Dataset section
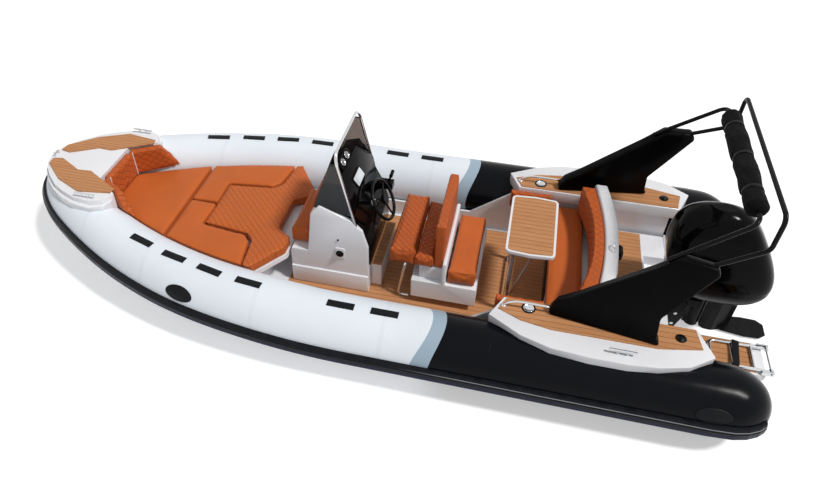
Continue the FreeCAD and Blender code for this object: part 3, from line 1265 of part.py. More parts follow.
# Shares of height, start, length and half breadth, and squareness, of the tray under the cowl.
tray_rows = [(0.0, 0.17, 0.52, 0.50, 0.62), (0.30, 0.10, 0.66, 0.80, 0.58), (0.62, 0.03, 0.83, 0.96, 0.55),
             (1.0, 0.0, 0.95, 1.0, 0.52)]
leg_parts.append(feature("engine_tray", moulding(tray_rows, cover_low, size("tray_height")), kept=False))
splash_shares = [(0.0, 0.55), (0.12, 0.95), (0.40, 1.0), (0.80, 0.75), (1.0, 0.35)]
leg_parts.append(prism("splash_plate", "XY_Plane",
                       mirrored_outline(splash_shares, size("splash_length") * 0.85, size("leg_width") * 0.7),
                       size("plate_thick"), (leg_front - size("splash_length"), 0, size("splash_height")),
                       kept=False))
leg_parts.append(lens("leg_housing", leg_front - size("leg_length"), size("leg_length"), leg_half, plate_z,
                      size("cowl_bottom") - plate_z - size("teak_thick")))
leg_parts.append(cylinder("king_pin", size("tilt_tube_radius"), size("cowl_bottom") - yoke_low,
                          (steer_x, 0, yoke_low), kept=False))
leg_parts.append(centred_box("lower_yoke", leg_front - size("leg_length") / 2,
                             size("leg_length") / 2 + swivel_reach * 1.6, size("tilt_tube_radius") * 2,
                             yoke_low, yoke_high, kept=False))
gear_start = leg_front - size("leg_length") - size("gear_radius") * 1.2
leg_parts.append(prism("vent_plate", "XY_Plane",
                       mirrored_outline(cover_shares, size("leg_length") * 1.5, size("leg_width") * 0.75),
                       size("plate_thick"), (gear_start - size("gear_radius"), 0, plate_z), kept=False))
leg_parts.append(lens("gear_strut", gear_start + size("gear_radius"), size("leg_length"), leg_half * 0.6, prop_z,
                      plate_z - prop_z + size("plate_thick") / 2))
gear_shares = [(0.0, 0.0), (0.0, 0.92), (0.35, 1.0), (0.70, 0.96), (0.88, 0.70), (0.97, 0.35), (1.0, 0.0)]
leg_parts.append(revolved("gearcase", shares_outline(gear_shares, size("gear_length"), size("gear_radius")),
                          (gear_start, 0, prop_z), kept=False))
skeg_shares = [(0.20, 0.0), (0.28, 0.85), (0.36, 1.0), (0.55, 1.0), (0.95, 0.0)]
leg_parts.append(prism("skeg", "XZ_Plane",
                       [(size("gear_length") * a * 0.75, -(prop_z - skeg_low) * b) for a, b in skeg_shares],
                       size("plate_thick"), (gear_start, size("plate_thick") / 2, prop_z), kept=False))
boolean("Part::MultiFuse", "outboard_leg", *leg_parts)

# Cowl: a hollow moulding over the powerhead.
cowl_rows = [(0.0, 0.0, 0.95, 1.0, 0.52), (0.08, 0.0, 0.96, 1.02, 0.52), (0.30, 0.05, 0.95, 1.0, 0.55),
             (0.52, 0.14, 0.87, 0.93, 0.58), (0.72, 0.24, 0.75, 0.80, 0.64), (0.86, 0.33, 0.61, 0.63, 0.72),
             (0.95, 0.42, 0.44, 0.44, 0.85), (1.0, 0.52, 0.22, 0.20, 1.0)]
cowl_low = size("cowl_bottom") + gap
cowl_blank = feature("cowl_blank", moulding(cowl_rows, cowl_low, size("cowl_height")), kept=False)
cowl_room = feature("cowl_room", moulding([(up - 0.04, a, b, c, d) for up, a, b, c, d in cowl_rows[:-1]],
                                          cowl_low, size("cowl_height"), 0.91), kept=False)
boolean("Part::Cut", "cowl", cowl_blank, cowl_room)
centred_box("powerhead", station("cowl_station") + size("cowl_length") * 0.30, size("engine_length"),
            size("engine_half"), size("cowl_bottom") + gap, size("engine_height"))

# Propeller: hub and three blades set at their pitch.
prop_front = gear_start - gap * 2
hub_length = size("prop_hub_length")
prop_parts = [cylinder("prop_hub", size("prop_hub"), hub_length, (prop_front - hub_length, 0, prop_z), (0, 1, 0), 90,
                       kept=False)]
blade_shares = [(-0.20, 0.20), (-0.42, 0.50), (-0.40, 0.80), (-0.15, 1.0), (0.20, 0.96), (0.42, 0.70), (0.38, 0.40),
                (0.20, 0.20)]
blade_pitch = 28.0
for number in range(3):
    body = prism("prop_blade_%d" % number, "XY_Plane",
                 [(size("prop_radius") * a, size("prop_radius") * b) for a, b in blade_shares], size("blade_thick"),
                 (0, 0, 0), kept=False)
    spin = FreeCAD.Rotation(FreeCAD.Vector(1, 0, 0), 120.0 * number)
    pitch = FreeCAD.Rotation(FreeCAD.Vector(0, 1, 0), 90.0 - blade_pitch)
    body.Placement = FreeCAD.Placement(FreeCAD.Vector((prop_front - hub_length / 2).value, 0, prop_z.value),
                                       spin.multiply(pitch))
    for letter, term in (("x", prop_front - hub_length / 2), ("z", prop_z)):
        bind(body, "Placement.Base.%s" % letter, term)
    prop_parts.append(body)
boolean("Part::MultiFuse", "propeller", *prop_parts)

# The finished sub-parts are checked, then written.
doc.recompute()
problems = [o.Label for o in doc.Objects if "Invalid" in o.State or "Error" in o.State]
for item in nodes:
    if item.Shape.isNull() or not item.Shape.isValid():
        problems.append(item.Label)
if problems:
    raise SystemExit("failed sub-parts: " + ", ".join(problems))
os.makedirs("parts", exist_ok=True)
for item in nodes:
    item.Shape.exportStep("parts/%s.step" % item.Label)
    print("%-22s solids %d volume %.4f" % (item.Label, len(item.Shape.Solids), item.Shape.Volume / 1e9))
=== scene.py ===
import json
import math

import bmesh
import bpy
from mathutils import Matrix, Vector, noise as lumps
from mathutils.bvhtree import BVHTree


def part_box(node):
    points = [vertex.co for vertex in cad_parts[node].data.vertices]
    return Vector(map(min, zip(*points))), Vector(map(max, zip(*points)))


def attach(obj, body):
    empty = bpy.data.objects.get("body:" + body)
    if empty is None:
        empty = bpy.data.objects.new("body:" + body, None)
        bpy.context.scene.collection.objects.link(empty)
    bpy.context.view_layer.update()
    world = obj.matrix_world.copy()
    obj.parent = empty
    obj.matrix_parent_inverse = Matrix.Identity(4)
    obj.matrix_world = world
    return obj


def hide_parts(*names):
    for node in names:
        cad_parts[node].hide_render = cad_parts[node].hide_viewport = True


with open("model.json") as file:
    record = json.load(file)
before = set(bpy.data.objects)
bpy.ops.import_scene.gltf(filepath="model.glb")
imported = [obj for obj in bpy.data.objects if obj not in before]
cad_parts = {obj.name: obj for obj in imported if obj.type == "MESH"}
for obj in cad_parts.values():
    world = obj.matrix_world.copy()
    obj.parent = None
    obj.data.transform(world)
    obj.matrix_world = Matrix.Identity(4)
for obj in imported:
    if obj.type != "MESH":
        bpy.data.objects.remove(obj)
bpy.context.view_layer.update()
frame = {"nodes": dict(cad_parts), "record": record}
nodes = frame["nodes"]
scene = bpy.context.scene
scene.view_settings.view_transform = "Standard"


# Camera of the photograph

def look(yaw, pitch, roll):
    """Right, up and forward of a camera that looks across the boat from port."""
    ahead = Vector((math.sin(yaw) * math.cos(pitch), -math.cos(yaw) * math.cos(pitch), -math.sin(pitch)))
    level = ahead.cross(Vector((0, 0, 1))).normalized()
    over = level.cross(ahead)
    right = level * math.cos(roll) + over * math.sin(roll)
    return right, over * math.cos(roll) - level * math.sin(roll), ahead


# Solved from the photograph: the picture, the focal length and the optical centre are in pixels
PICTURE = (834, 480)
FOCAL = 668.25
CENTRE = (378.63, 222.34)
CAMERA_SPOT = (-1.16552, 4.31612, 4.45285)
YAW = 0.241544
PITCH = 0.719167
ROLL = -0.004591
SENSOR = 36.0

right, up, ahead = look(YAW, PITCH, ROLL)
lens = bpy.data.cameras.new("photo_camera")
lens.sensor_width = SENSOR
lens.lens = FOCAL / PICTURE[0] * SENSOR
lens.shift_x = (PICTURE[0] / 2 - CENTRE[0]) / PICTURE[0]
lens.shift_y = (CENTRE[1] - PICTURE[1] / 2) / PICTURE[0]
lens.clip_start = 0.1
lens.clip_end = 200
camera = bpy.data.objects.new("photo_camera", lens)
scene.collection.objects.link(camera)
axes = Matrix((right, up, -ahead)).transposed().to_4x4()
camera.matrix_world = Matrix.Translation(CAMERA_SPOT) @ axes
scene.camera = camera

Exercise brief
Give again only the lines from the one bearing "before = set(bpy.data.objects)" through the one bearing "SENSOR = 36.0", exactly as they stand.

Answer to this problem
before = set(bpy.data.objects)
bpy.ops.import_scene.gltf(filepath="model.glb")
imported = [obj for obj in bpy.data.objects if obj not in before]
cad_parts = {obj.name: obj for obj in imported if obj.type == "MESH"}
for obj in cad_parts.values():
    world = obj.matrix_world.copy()
    obj.parent = None
    obj.data.transform(world)
    obj.matrix_world = Matrix.Identity(4)
for obj in imported:
    if obj.type != "MESH":
        bpy.data.objects.remove(obj)
bpy.context.view_layer.update()
frame = {"nodes": dict(cad_parts), "record": record}
nodes = frame["nodes"]
scene = bpy.context.scene
scene.view_settings.view_transform = "Standard"


# Camera of the photograph

def look(yaw, pitch, roll):
    """Right, up and forward of a camera that looks across the boat from port."""
    ahead = Vector((math.sin(yaw) * math.cos(pitch), -math.cos(yaw) * math.cos(pitch), -math.sin(pitch)))
    level = ahead.cross(Vector((0, 0, 1))).normalized()
    over = level.cross(ahead)
    right = level * math.cos(roll) + over * math.sin(roll)
    return right, over * math.cos(roll) - level * math.sin(roll), ahead


# Solved from the photograph: the picture, the focal length and the optical centre are in pixels
PICTURE = (834, 480)
FOCAL = 668.25
CENTRE = (378.63, 222.34)
CAMERA_SPOT = (-1.16552, 4.31612, 4.45285)
YAW = 0.241544
PITCH = 0.719167
ROLL = -0.004591
SENSOR = 36.0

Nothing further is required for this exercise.